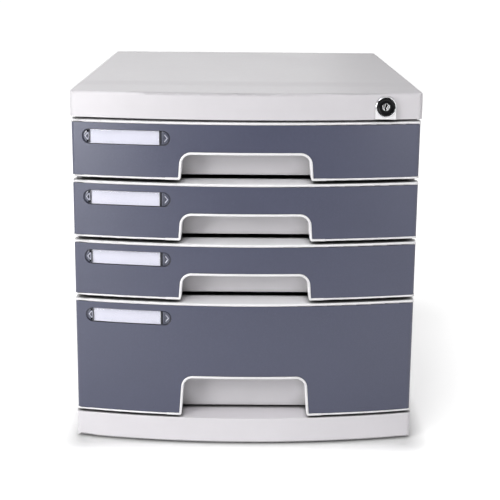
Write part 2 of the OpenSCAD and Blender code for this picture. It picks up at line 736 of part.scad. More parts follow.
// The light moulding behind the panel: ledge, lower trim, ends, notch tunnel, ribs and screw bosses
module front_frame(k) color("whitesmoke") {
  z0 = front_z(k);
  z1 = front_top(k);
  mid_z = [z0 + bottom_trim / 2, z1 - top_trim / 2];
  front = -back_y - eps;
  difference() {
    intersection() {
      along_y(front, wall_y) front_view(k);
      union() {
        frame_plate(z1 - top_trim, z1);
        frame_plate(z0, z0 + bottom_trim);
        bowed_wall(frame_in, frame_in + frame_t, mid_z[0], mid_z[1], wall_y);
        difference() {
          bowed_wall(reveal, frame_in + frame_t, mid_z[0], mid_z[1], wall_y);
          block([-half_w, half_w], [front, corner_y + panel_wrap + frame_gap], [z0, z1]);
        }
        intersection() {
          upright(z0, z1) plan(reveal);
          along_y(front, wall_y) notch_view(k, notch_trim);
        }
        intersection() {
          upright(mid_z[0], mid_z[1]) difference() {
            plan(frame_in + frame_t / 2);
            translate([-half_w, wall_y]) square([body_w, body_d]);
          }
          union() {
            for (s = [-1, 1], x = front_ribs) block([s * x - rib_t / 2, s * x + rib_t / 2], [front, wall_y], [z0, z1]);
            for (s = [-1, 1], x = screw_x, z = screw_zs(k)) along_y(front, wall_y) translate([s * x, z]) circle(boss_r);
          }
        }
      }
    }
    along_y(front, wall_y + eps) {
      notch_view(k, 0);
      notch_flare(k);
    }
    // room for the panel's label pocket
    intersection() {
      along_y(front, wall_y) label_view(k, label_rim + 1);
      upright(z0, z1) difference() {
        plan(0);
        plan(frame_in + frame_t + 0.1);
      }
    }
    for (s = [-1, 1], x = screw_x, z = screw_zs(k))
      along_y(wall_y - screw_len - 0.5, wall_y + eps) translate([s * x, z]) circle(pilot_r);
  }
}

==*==

*THE EXERCISE*.
Please reproduce every line of the material word for word.

*RESPONSE TO THIS EXERCISE*.
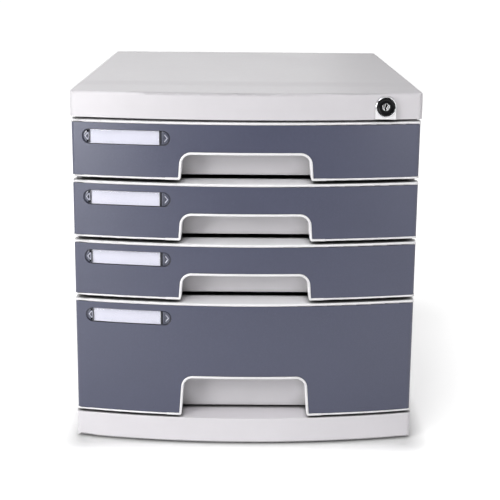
Write part 2 of the OpenSCAD and Blender code for this picture. It picks up at line 736 of part.scad. More parts follow.
// The light moulding behind the panel: ledge, lower trim, ends, notch tunnel, ribs and screw bosses
module front_frame(k) color("whitesmoke") {
  z0 = front_z(k);
  z1 = front_top(k);
  mid_z = [z0 + bottom_trim / 2, z1 - top_trim / 2];
  front = -back_y - eps;
  difference() {
    intersection() {
      along_y(front, wall_y) front_view(k);
      union() {
        frame_plate(z1 - top_trim, z1);
        frame_plate(z0, z0 + bottom_trim);
        bowed_wall(frame_in, frame_in + frame_t, mid_z[0], mid_z[1], wall_y);
        difference() {
          bowed_wall(reveal, frame_in + frame_t, mid_z[0], mid_z[1], wall_y);
          block([-half_w, half_w], [front, corner_y + panel_wrap + frame_gap], [z0, z1]);
        }
        intersection() {
          upright(z0, z1) plan(reveal);
          along_y(front, wall_y) notch_view(k, notch_trim);
        }
        intersection() {
          upright(mid_z[0], mid_z[1]) difference() {
            plan(frame_in + frame_t / 2);
            translate([-half_w, wall_y]) square([body_w, body_d]);
          }
          union() {
            for (s = [-1, 1], x = front_ribs) block([s * x - rib_t / 2, s * x + rib_t / 2], [front, wall_y], [z0, z1]);
            for (s = [-1, 1], x = screw_x, z = screw_zs(k)) along_y(front, wall_y) translate([s * x, z]) circle(boss_r);
          }
        }
      }
    }
    along_y(front, wall_y + eps) {
      notch_view(k, 0);
      notch_flare(k);
    }
    // room for the panel's label pocket
    intersection() {
      along_y(front, wall_y) label_view(k, label_rim + 1);
      upright(z0, z1) difference() {
        plan(0);
        plan(frame_in + frame_t + 0.1);
      }
    }
    for (s = [-1, 1], x = screw_x, z = screw_zs(k))
      along_y(wall_y - screw_len - 0.5, wall_y + eps) translate([s * x, z]) circle(pilot_r);
  }
}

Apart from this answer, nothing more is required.